Wednesday 11 October 2017

Review: Summer at Bluebell Bank

Summer at Bluebell Bank Summer at Bluebell Bank by Jen Mouat
My rating: 4 of 5 stars

Three and a half stars

I see this is billed as a charming romance, I must have read a slightly different book to that reviewer!

Kate Vincent is living the dream in New York, a flashy job in advertising, a wealthy boyfriend and evenings filled with dinners with friends. Then an email arrives from her best friend Emily, a best friend she has neither seen or spoken to in years, begging her to come back to Scotland, back to Galloway and the house where they spent so much of their childhood, Bluebell Bank.

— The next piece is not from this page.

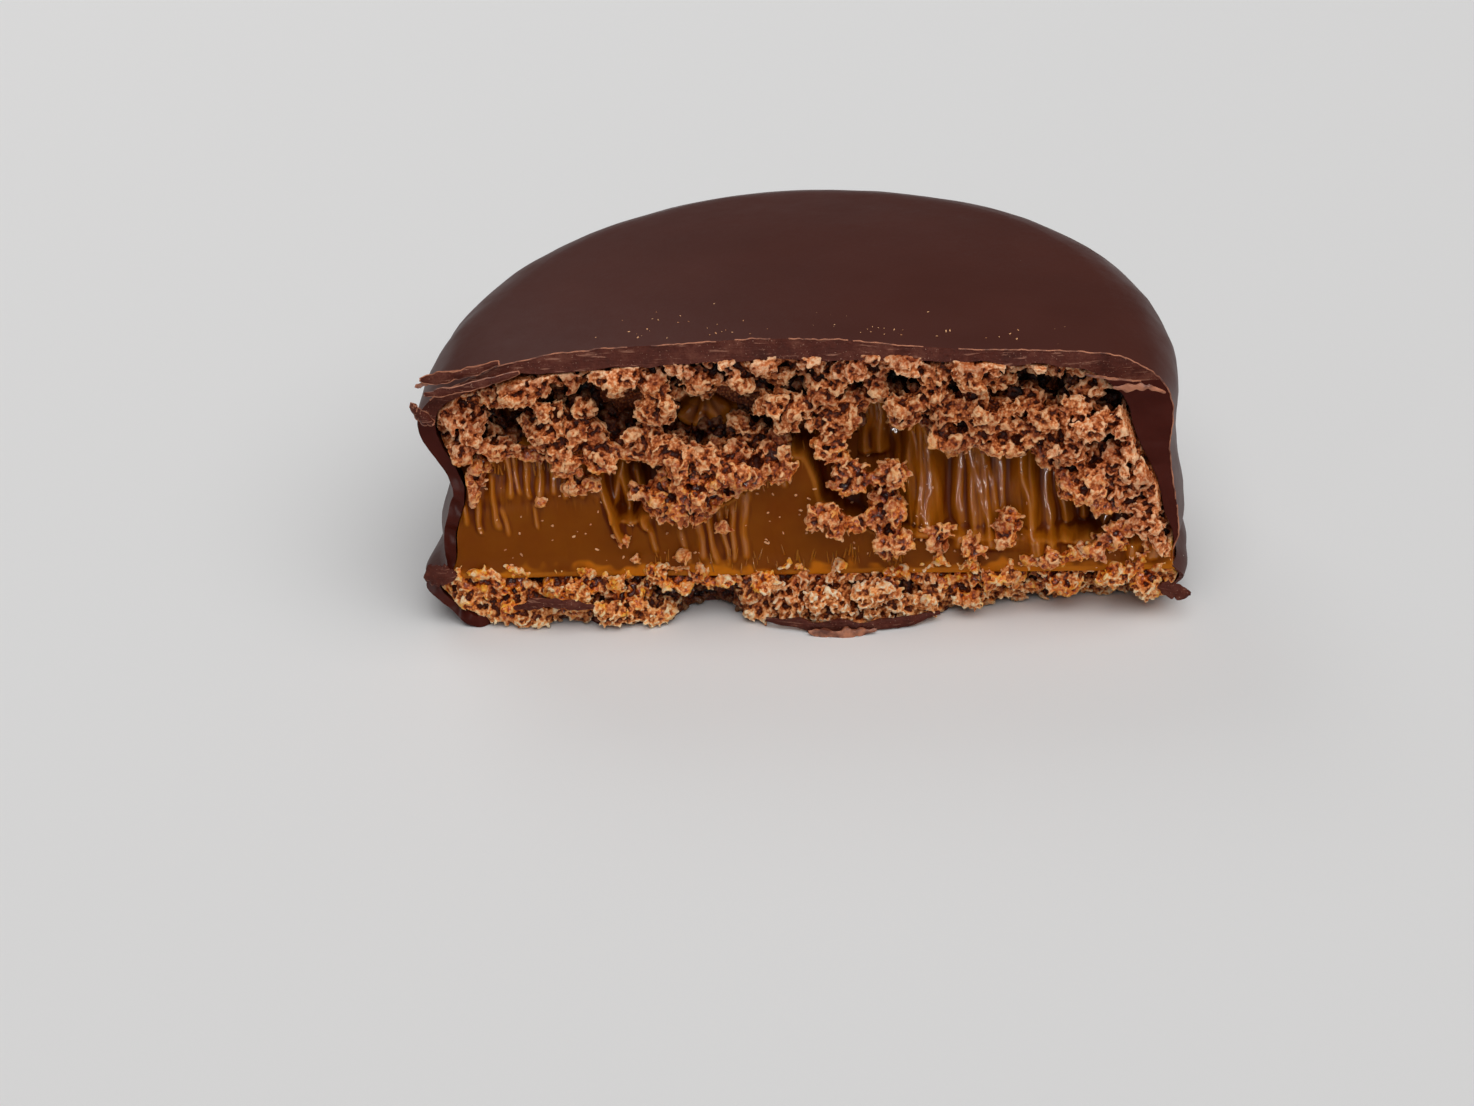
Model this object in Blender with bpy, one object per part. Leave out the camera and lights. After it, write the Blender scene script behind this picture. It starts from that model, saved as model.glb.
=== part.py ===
"""A chocolate-coated alfajor, broken across and resting on its base.

Two biscuits hold a thick layer of milk caramel between them, inside one chocolate coat. A little more than
half of the round cookie is left. Its broken face looks along -Y, +X runs to the right of that face and +Z
is up. Sizes are in millimetres, and new_object() scales them to metres as it makes each mesh.
"""
import math

import bmesh
import bpy
from mathutils import Matrix, Vector, noise

MM = 0.001

# The whole cookie, and where it is broken
COOKIE_RADIUS = 30.0
COOKIE_HEIGHT = 26.2
CROWN_RISE = 2.0                    # how much higher the middle of the top is than its shoulder
BREAK_TO_MIDDLE = 5.9               # from the broken face back to the cookie's middle
BREAK_AZIMUTH = math.asin(BREAK_TO_MIDDLE / COOKIE_RADIUS)

# The chocolate coat
CROWN_COAT = 1.8
BASE_COAT = 0.9
GAP = 0.3                           # between solids that touch on the real cookie

# Each station is (height, distance outside the cookie's radius), from the base up to the shoulder
COAT_SIDE = ((0.0, -1.6), (1.0, -0.2), (3.3, 1.0), (5.2, -0.1), (8.0, 0.5),
             (12.8, 0.3), (17.8, 0.3), (21.0, -0.5), (23.2, -2.6), (24.2, -4.6))
ROOM_SIDE = ((BASE_COAT, -2.9), (1.8, -1.5), (4.8, -1.4), (8.0, -1.1),
             (12.8, -1.0), (17.8, -1.1), (20.6, -2.3), (22.2, -4.6))

# The waist between the biscuits is deep on the left and shallow, and higher up, on the right
WAIST_DEPTH_LEFT, WAIST_DEPTH_RIGHT = 1.2, 0.4
WAIST_HEIGHT_LEFT, WAIST_HEIGHT_RIGHT = 12.4, 15.6
WAIST_SPAN = 3.0

# Beside the break the left end of the coat swells out at two heights: (height, span, how far)
LEFT_SWELLS = ((18.6, 3.4, 1.1), (3.4, 1.8, 1.5))
SWELL_SPREAD = math.radians(21)

# The coat is thickest where it ran into the right-hand shoulder, beside the broken face
CORNER_EXTRA = 2.6
CORNER_FOOT, CORNER_TOP = 12.0, 21.0
CORNER_SPREAD = math.radians(20)

# Layers
FILLING_FLOOR = 4.8
FILLING_TOP = 15.2
LAYER_WAVE = 0.5
# The upper biscuit crumbles down over the filling: (x, half width, drop). A negative drop is a rise
CRUMB_FALLS = ((-28.0, 2.0, 1.8), (-10.0, 3.4, 5.0), (3.8, 2.6, 6.2),
               (9.5, 1.6, -1.2), (22.5, 2.6, 3.5), (27.0, 2.8, 7.5))
FALL_DEPTH = 5.0                    # how far behind the broken face a fall dies out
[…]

Emily Cotton and her large family were the mainstay of Kate’s life, the security and love for a young girl whose mother found comfort in the bottle and her unsuitable boyfriends. Emily and her brothers Dab, Alastair, Noah and Fergus together with their parents Jonathan and Melanie and their grandmother Lena looked after that sad, frightened little girl and nursed her broken heart when her first love, Luke, broke her heart into a million pieces.

When Kate returns to Scotland she finds that things are very different now. Emily is divorced, depressed and has bought a barn which she intends to turn into a book shop, but has yet to do anything more that sit and read books in the cavernous space. Lena has Alzheimer’s and can’t be left unsupervised for long. Noah was expelled from school for crimes as yet unknown, Fergus is in Australia, Ally is in Edinburgh and Dan is married with a baby on the way. Everyone has secrets, explosive damaging secrets to reveal, things that have remained buried for years and they are festering, causing rifts between family and friends. And there is as much anger, betrayal, jealousy and sorrow as love mixed up in Kate’s feelings for the Cottons and their’s for her. The whole family seems to place such high expectations on Kate’s return, as if this woman with abandonment issues is more together than a close-knit family …

Then Luke returns to renovate his father’s old cottage and Kate must look deep into her heart and decide what she truly wants. Is it Ben her boyfriend, is it Dan, her best friend’s brother that she was in love with for most of her childhood, or is it Luke, her first love who broke her heart? But Kate can’t make her decisions until all the secrets have been revealed.

Half of me loved the way that so many of the secrets were teased and hinted at throughout the book, that delicious anticipation of when the truth will be revealed. The other half was exasperated, feeling that there was absolutely no need. I had similar feelings about Kate and Emily and Dan – all three of them at times were so selfish, so centred on their own feelings, their own desires, that they rode roughshod over other people. Frankly I had a hard time liking Kate.

I would most definitely classify this as women’s fiction, the real story is the friendship between Emily and Kate, how the secrets they have kept from each other may break the friendship that they are forging anew. How jealousy can lead to destructive behaviour and burying your head in the sand is never the answer.

I enjoyed this book but I didn’t like it. I didn’t feel it was uplifting, more cathartic.

I received a free copy of this book from the publisher via NetGalley in return for an honest review.